The problem that biblical literalists, as well as ardent atheists, run into is that they confuse facts and truth. If one is true, then the other cannot be. If evolution is true, the literalist believes, then Genesis 1 isn’t. And they fight tooth and nail to keep scientific discoveries at bay—even to the point of exiling or even killing people like they did in the Spanish Inquisition. And if evolution is true, the atheist believes, then the religious are foolish, naïve, even stupid for believing anything in the Bible.
But it doesn’t work that way. At least, it doesn’t have to. Sadly, it’s nearly impossible to extricate the Bible from believers who feel the need to protect it rather than seek to understand it better. And why is that? Why are we so defiant against the idea that there may be a better or different way to read Scripture?
It’s simple. The question isn’t really about religion versus science. The question at the heart of the matter is whether or not Scripture can be trusted. Because if it can’t, then as Paul says, “We of all people are to be pitied.” If Scripture can’t be trusted in the foundational stories of human history, then what does that mean when we get to the gospels? What does that mean for Jesus’ ministry? What does that mean for his death and resurrection? And besides, if this new information is true, then it means we may have understood things wrong. And no one wants to think that they’ve been wrong. Imagine the lives lost and the relationships broken because we believed so strongly that they were wrong. We’ve invested too much into being right to admit there may be new understanding.

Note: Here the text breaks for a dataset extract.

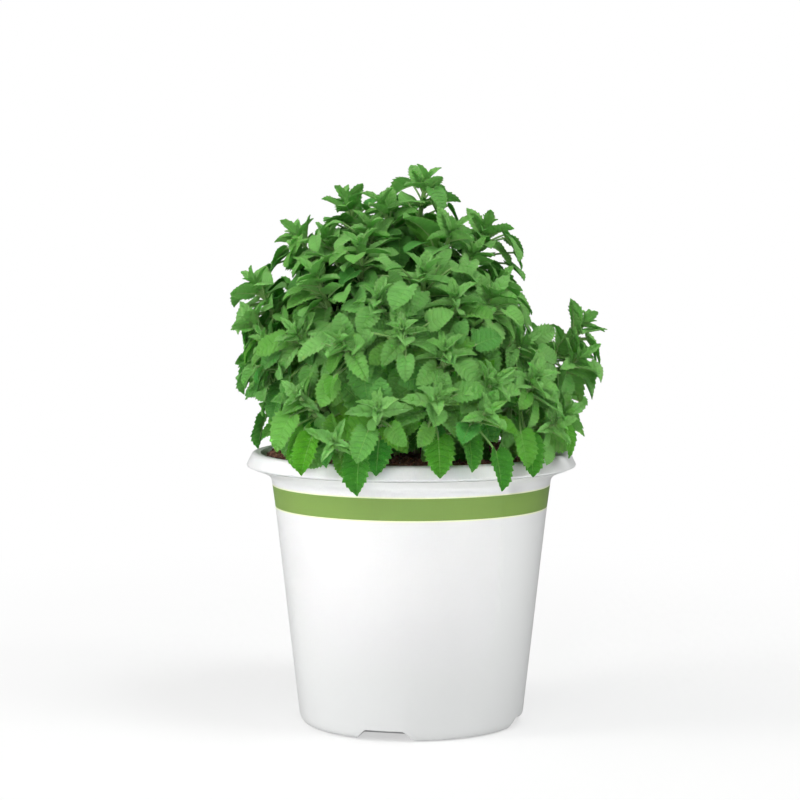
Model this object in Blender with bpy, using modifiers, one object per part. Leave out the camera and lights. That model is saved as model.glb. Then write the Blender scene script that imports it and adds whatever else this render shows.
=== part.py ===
"""A young catnip plant in a round plastic nursery pot, at its real size in metres, +Z up.

The origin lies on the pot's axis, in the plane that the pot stands on, and the front is towards -Y.
The pot is one thin moulding, filled with potting mix. The stems stand in plain holes in the mix.
Each stem carries its side shoots and its opposite pairs of toothed leaves as one solid.
"""

import math
import random

import bmesh
import bpy
import numpy as np
from mathutils import Matrix, Vector, noise
from mathutils.bvhtree import BVHTree
from mathutils.geometry import interpolate_bezier

MM = 0.001
UP = Vector((0, 0, 1))

# The pot
POT_SIDES = 32
POT_OUTSIDE_MM = (
    (0, 94.0), (54.8, 94.0), (56.6, 92.6), (57.0, 89.8), (54.3, 87.8), (50.2, 85.4), (48.6, 82.6),
    (47.2, 75.2), (39.0, 3.0), (38.2, 1.0), (36.6, 0), (0, 0),
)
POT_INSIDE_MM = (
    (0, 96.0), (52.6, 96.0), (52.0, 94.0), (50.6, 91.0), (48.1, 84.6), (46.0, 75.2), (37.6, 1.6), (0, 1.6),
)
BAND_LOW = 75.2 * MM
BAND_HIGH = 82.6 * MM
FLOOR_THICKNESS = 1.6 * MM
WALL = 1.3 * MM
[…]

There’s a lot at stake. And fear is at the center of it all. Madeleine L’Engle says, “It struck me that knowledge is always open to change; knowledge, not wisdom. If it is not open to change it is not knowledge, it is prejudice.” If it is not open to change, it is not knowledge; it is prejudice. Maya Angelou said, “Do the best you can until you know better; then when you know better, do better.”
This approach is not just for how we view creation and evolution. We use this as we navigate the realities of divorce; women preachers; slavery; and yes, even sexuality. As long as we read the Bible as an owner’s manual, we will forever miss the Truth within its pages. The Truth that God adores all that God has made; the Truth that our sin always comes from our desire to be gods instead of trust in the God who loves us; the Truth that God wants us to wrestle with all of this, and in doing so, we will leave with both a limp and a blessing; the Truth that the Messiah was more than a whipping boy for our bad behavior but instead showed us the length and depth of love by not retaliating but defeating death on our behalf; the Truth that heaven isn’t the reward and hell the punishment—but we’ll get to that next week.
Scripture is a living and breathing witness to a complicated relationship between God and God’s people. It was written by humans with an agenda, even while inspired by God. It is not inerrant. It contradicts itself just as my mom’s and my aunt’s recollections of a tornado have vastly different details. It is not scientifically accurate. Why should it be? Why should we expect it to be? That’s not what it’s for. It’s written to inspire, to challenge, to bring joy, to grapple with the hard questions of life. It’s written so that in reading it, we can see ourselves in its pages—just as often the antagonists as the heroes. It’s written to give us a perspective that challenges the stories of our cultures and the accepted truths of society—like ‘those who die with the most stuff wins.’
So, evolution doesn’t defy creation. The world can certainly be billions of years old—or even older. Dinosaurs obviously existed. As did so many other creatures not mentioned in holy pages and long gone from our own eyes. And these facts do not shake my faith in the Truth that God’s fingerprints are still all over the stars and the fossils and the movements of continents—and all over me and you and our lives together.